Coming in from the front of the bus, one enters a vocal booth just in front and to the side of the main rear cabin-cum-control room/boudoir. The rear wall of the room has soffited Genelec 1037A monitors. (The monitoring configuration is virtually identical to the wall of the B studio at South Beach Studios in Miami, a Neptunes favourite.) Keyboard modules and other outboard gear occupy a centre rack.
The bus is no audio scratch pad; during Jay-Z's Liquid Mix tour in 2003, NERD were the opening act, and each night after the shows the artist and the producers would return to the bus to write beats and record tracks for what would become parts of a Jay-Z LP. Tracks done this way would be finished at Baseline Studios in New York City.
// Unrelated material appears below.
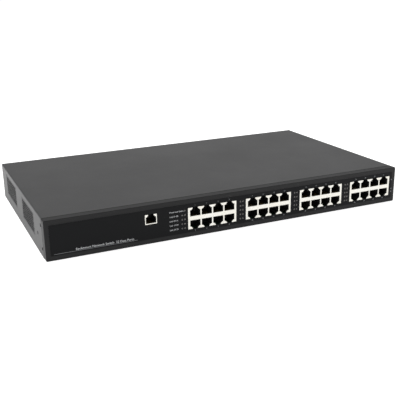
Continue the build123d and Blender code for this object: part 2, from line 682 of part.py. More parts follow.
def fixing_places():
    """Every board's fixings, as x, y and the height of the board's underside."""
    console = CONSOLE_BOARD_TOP - BOARD
    places = [(*spot, console) for spot in board_corners(CONSOLE_BOARD_X, CONSOLE_BOARD_Y)]
    places += [(*spot, BOARD_BOTTOM) for spot in board_corners(SUPPLY_BOARD_X, SUPPLY_BOARD_Y)]
    main_y = (MAGNETICS_REAR, MAIN_BOARD_Y[1])
    places += [(*spot, BOARD_BOTTOM) for spot in board_corners(MAIN_BOARD_X, main_y)]
    middle = (MAIN_BOARD_X[0] + MAIN_BOARD_X[1]) / 2
    return places + [(middle, MAIN_BOARD_Y[1] - BOARD_HOLE_INSET, BOARD_BOTTOM)]


def circuit_board(x, y, top):
    """A bare board with holes for its fixings."""
    holes = [spot for spot in fixing_places() if x[0] < spot[0] < x[1] and y[0] < spot[1] < y[1]]
    cuts = [rod(CLEARANCE_RADIUS, (a, b, top - BOARD), (a, b, top)) for a, b, _ in holes]
    return block(x, y, (top - BOARD, top)) - cuts


def standoffs():
    """The threaded pillars that stand on the pan's floor under the boards."""
    pillars = []
    for x, y, top in fixing_places():
        pillar = rod(STANDOFF_RADIUS, (x, y, SHEET), (x, y, top))
        pillars.append(pillar - rod(THREAD_RADIUS + THREAD_GAP, (x, y, SHEET), (x, y, top)))
    return pillars


def board_screws():
    """The screws that hold the boards down."""
    return [pan_head((x, y, z + BOARD), (0, 0, 1), SCREW_LENGTH) for x, y, z in fixing_places()]


def chip_spot():
    """The middle of the switching chip on the main board."""
    return (BLOCK_XS[1] + BLOCK_XS[2]) / 2, MAGNETICS_REAR + SINK_SIZE / 2


def switch_chip():
    """The chip that does the switching."""
    x, y = chip_spot()
    return block(around(x, CHIP_SIZE), around(y, CHIP_SIZE), (BOARD_TOP, BOARD_TOP + CHIP_HEIGHT))


def heat_sink():
    """The finned sink on the switching chip."""
    x, y = chip_spot()
    base = BOARD_TOP + CHIP_HEIGHT
    sink = block(around(x, SINK_SIZE), around(y, SINK_SIZE), (base, base + SINK_BASE))
    step = (SINK_SIZE - SINK_FIN) / (SINK_FINS - 1)
    low = x - (SINK_SIZE - SINK_FIN) / 2
    z = (base + SINK_BASE, base + SINK_HEIGHT)
    return sink + [block(around(low + i * step, SINK_FIN), around(y, SINK_SIZE), z) for i in range(SINK_FINS)]


def magnetics():
    """The two isolating transformers behind each block."""
    y = (SOCKETS_REAR + MAGNETIC_GAP, SOCKETS_REAR + MAGNETIC_GAP + MAGNETIC_WIDTH)
    z = (BOARD_TOP, BOARD_TOP + MAGNETIC_HEIGHT)
    shift = (MAGNETIC_LENGTH + MAGNETIC_GAP) / 2
    cases = [block(around(x + a * shift, MAGNETIC_LENGTH), y, z) for x in BLOCK_XS for a in (-1, 1)]
    return [chamfer(case.edges().filter_by(Axis.X).group_by(Axis.Z)[-1], PART_EDGE) for case in cases]


def can(radius, height, x, y):
    """A round capacitor standing on a board."""
    shape = rod(radius, (x, y, BOARD_TOP), (x, y, BOARD_TOP + height))
    return fillet(shape.edges().filter_by(GeomType.CIRCLE).group_by(Axis.Z)[-1], radius=PART_EDGE)


def capacitors():
    """The row of capacitors at the main board's rear."""
    y = MAIN_BOARD_Y[1] - 2 * BOARD_HOLE_INSET
    first = BLOCK_XS[2] + SINK_SIZE / 2
    xs = [first + i * CAPACITOR_PITCH for i in range(CAPACITOR_COUNT)]
    return [can(CAPACITOR_RADIUS, CAPACITOR_HEIGHT, x, y) for x in xs]


def on_supply(place):
    """A place on the supply board, measured from its front left corner."""
    return SUPPLY_BOARD_X[0] + place[0], SUPPLY_BOARD_Y[0] + place[1]


def supply_transformer():
    """The supply's transformer: a ferrite core in two halves round a taped coil."""
    x, y = on_supply(TRANSFORMER_AT)
    middle = Pos(x, y, BOARD_TOP + TRANSFORMER_COIL[2] / 2)
    return middle * Box(*TRANSFORMER_COIL) + middle * Box(*TRANSFORMER_CORE)


def reservoirs():
    """The supply's two large capacitors."""
    return [can(RESERVOIR_RADIUS, RESERVOIR_HEIGHT, *on_supply(place)) for place in RESERVOIRS_AT]


def supply_choke():
    """The ring choke that filters the mains."""
    x, y = on_supply(CHOKE_AT)
    ring = rod(CHOKE_RADIUS, (x, y, BOARD_TOP), (x, y, BOARD_TOP + CHOKE_HEIGHT))
    return ring - rod(CHOKE_BORE_RADIUS, (x, y, BOARD_TOP), (x, y, BOARD_TOP + CHOKE_HEIGHT))


def supply_heat_sinks():
    """The two upright plates that cool the supply."""
    z = (BOARD_TOP, BOARD_TOP + SUPPLY_SINK_HEIGHT)
    middles = [on_supply(place) for place in SUPPLY_SINKS_AT]
    return [block(around(x, SUPPLY_SINK_SHEET), around(y, SUPPLY_SINK_LENGTH), z) for x, y in middles]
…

DI recording obviates the need for isolation from road vibrations. Vocals are done while the bus is stationary and use the same vocal chain that Coleman set up there and uses at Hovercraft. "The C12 and the Avalon are the basics," he says. "But I do like to sit and talk with the artists for a while before doing vocals. You get an idea of what the sound of their voice is really like and make adjustments accordingly. A few weeks ago we had Robin Thicke in here and he loved the Telefunken 251. It's very rich-sounding and I had never used it before."